Thus, if $\mathrm{rank}(AB)=\mathrm{rank}(A)$, then that means that $\dim(R(AB))=\dim(R(A))$; since $R(AB)\subseteq R(A)$, equality of dimensions suffices to conclude that $R(AB)=R(A)$, because we are in finite dimension. Conversely, if $R(AB)=R(A)$, then they necessarily have the same dimension, hence the ranks of $AB$ and of $A$ must be equal.

(Yes: if $V$ is finite dimensional, and $W\leq V$, then $W=V$ if and only if $\dim(W)=\dim(V)$: if $\dim(W)=\dim(V)$, then take a basis for $W$; then this already has the right number of elements to be a basis for $V$, and since it is linearly independent, it spans $V$; since it also spans $W$, we have $V=W$. Conversely, if $V=W$, then $\dim(V)=\dim(W)$. This does not work if $\dim(V)$ is infinite, and also does not work if you don't know that $W$ is contained in $V$; but if you have both conditions, it does.)
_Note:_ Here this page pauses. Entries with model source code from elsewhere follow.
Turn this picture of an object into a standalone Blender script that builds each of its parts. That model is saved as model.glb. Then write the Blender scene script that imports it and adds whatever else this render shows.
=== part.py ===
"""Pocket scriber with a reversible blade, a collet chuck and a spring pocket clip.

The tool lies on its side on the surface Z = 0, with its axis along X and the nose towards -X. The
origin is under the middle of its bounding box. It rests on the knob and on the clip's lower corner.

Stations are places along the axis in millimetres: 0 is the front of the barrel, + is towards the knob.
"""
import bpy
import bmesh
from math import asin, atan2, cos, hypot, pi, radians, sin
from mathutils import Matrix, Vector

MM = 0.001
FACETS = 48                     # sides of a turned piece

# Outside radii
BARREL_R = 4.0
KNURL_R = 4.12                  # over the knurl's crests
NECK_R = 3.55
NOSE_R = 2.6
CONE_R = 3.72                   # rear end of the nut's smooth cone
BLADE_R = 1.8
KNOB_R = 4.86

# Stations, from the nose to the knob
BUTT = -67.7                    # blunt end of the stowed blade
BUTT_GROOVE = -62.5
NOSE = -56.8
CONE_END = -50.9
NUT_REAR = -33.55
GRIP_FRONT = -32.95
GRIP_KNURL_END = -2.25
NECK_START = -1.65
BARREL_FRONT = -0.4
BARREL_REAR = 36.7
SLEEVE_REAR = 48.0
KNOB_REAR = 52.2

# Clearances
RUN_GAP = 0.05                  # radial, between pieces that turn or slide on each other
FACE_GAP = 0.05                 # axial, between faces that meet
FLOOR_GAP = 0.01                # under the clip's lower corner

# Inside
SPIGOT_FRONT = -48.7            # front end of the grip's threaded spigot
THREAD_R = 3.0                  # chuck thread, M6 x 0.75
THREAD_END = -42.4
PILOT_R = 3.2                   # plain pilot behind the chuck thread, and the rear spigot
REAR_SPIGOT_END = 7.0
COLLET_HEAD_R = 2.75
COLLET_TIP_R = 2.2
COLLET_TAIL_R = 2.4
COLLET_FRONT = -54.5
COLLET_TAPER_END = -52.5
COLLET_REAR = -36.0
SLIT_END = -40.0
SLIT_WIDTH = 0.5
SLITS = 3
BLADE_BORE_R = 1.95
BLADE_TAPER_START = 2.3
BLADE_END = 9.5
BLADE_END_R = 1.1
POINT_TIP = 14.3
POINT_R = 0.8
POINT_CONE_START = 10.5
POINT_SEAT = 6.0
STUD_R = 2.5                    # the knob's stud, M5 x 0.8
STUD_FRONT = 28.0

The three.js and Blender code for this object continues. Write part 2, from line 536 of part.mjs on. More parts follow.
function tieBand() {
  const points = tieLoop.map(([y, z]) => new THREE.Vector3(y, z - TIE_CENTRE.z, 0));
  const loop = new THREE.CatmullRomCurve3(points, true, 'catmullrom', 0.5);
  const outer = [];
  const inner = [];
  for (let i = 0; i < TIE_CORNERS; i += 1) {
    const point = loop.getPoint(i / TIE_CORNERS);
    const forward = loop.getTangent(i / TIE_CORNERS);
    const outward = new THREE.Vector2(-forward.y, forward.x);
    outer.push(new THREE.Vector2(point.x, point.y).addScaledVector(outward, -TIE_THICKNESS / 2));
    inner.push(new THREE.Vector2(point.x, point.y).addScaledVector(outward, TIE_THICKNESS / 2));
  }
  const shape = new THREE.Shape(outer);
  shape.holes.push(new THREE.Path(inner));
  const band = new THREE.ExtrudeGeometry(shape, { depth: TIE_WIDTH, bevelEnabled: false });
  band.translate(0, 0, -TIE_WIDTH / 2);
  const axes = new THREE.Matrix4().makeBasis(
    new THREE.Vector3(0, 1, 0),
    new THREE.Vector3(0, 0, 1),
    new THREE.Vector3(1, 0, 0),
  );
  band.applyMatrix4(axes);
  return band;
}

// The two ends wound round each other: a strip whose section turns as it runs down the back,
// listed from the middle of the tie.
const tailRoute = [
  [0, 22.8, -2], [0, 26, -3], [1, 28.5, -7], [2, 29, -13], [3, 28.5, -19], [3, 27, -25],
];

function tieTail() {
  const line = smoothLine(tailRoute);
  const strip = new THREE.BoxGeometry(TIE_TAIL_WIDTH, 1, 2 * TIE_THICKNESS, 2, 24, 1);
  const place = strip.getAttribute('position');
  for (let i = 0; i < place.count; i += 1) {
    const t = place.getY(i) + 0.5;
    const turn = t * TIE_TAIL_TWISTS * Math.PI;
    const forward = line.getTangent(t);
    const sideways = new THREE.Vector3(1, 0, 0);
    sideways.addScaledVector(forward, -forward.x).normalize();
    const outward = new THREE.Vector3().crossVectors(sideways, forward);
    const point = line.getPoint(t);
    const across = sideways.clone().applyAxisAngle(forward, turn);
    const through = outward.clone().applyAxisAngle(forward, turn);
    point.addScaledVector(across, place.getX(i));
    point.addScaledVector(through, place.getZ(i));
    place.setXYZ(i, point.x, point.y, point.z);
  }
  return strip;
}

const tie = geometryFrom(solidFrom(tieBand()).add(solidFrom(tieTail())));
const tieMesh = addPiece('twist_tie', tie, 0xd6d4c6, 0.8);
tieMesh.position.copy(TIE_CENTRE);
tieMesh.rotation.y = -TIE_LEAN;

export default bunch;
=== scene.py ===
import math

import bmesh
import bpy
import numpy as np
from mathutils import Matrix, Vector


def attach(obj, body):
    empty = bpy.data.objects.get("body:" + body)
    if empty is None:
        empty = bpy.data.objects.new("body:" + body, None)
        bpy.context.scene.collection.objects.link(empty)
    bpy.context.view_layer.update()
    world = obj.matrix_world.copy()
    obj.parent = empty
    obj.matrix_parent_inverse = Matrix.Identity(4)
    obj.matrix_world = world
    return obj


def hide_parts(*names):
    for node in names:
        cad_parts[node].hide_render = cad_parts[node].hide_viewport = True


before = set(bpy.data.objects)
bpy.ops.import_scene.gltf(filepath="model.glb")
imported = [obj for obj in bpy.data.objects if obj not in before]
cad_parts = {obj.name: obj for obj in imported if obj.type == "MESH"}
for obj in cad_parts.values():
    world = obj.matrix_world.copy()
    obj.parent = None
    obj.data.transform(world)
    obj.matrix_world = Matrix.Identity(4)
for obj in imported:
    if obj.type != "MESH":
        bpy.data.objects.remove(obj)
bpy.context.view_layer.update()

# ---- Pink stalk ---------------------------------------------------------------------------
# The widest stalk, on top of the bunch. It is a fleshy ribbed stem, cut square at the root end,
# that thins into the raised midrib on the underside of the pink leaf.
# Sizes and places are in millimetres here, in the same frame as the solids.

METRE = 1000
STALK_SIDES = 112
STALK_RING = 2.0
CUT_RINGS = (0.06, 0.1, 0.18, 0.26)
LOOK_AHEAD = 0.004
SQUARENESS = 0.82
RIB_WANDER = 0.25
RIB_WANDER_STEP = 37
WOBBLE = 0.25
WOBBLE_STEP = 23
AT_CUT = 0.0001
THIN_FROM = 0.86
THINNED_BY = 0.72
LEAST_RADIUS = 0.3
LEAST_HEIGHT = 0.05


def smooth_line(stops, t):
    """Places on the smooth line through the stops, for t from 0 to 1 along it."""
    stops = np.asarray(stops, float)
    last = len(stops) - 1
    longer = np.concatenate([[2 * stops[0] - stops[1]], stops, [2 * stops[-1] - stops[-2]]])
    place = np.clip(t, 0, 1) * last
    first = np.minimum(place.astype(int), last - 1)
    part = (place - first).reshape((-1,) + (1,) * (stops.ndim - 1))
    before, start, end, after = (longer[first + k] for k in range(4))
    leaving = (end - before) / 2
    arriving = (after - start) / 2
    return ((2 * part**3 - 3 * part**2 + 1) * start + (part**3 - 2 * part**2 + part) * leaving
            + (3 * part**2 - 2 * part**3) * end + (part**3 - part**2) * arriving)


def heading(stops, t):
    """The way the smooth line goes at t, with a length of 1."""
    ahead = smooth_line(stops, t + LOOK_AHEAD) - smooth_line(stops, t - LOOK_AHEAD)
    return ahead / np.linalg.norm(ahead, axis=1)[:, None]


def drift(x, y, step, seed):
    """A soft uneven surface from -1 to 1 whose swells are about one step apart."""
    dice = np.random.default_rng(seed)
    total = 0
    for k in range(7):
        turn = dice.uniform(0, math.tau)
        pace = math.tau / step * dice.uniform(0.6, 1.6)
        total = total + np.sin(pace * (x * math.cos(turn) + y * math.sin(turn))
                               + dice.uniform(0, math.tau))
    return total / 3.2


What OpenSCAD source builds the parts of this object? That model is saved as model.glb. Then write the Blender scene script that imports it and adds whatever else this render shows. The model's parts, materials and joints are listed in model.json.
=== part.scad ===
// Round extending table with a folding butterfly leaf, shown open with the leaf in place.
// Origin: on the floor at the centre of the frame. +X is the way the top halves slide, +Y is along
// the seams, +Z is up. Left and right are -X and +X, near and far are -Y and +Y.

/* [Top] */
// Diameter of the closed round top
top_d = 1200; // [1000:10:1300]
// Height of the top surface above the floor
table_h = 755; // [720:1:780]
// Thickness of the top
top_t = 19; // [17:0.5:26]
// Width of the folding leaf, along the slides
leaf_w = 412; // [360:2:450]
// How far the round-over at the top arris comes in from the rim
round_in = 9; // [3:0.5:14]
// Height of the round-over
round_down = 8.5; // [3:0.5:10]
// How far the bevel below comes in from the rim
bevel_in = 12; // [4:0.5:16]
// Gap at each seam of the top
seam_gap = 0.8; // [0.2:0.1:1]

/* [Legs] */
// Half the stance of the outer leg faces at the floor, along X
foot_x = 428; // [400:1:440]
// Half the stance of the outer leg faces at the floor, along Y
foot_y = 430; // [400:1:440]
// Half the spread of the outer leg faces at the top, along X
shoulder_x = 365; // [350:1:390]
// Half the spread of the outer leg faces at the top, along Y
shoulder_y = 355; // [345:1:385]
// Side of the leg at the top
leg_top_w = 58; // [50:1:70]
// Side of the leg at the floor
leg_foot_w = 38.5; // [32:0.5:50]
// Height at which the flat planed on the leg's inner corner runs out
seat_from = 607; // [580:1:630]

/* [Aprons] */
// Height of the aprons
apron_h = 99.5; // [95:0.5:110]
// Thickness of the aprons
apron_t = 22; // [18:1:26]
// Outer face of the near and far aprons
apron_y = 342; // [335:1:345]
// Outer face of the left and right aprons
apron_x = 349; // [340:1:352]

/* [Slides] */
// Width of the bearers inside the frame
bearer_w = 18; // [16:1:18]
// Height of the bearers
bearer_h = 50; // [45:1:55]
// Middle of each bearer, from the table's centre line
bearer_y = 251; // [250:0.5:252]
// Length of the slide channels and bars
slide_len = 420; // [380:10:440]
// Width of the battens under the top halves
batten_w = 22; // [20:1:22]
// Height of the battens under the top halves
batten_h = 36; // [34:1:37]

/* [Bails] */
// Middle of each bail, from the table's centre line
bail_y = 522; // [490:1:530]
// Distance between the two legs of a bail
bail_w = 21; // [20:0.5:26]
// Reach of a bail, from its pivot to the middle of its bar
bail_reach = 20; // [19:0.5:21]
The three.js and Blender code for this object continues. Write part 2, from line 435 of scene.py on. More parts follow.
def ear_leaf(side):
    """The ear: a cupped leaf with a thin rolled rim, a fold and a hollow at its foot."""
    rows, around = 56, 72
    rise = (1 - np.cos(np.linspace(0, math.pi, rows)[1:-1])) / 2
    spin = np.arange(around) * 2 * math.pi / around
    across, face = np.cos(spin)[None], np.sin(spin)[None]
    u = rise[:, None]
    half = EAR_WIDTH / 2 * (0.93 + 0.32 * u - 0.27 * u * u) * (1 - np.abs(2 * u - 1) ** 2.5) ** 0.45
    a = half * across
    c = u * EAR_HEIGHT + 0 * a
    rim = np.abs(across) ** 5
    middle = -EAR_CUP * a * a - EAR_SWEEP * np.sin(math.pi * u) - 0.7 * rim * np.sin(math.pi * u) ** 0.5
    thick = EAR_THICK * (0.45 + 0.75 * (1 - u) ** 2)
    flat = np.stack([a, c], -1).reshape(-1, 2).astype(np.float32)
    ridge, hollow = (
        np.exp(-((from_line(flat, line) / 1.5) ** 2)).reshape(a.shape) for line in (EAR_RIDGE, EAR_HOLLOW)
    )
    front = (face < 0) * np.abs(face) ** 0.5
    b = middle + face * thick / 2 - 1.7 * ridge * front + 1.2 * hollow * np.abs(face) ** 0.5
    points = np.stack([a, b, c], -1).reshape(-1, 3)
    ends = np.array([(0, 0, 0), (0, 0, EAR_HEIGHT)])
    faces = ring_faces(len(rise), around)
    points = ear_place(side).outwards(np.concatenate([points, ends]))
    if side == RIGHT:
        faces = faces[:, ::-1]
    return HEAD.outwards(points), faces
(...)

Similarly, $N(B)\subseteq N(AB)$, since $Bx=0$ implies $ABx=0$. Thus: \begin{align*} N(B)=N(AB) &\iff \dim(N(B))=\dim(N(AB))\\ &\iff \mathrm{null}(B)=\mathrm{null}(AB)\\ &\iff n-\mathrm{null}(B) = n-\mathrm{null}(AB)\\ &\iff \mathrm{rank}(B) = \mathrm{rank}(AB) \end{align*} with the last equivalence by the Rank-Nullity Theorem.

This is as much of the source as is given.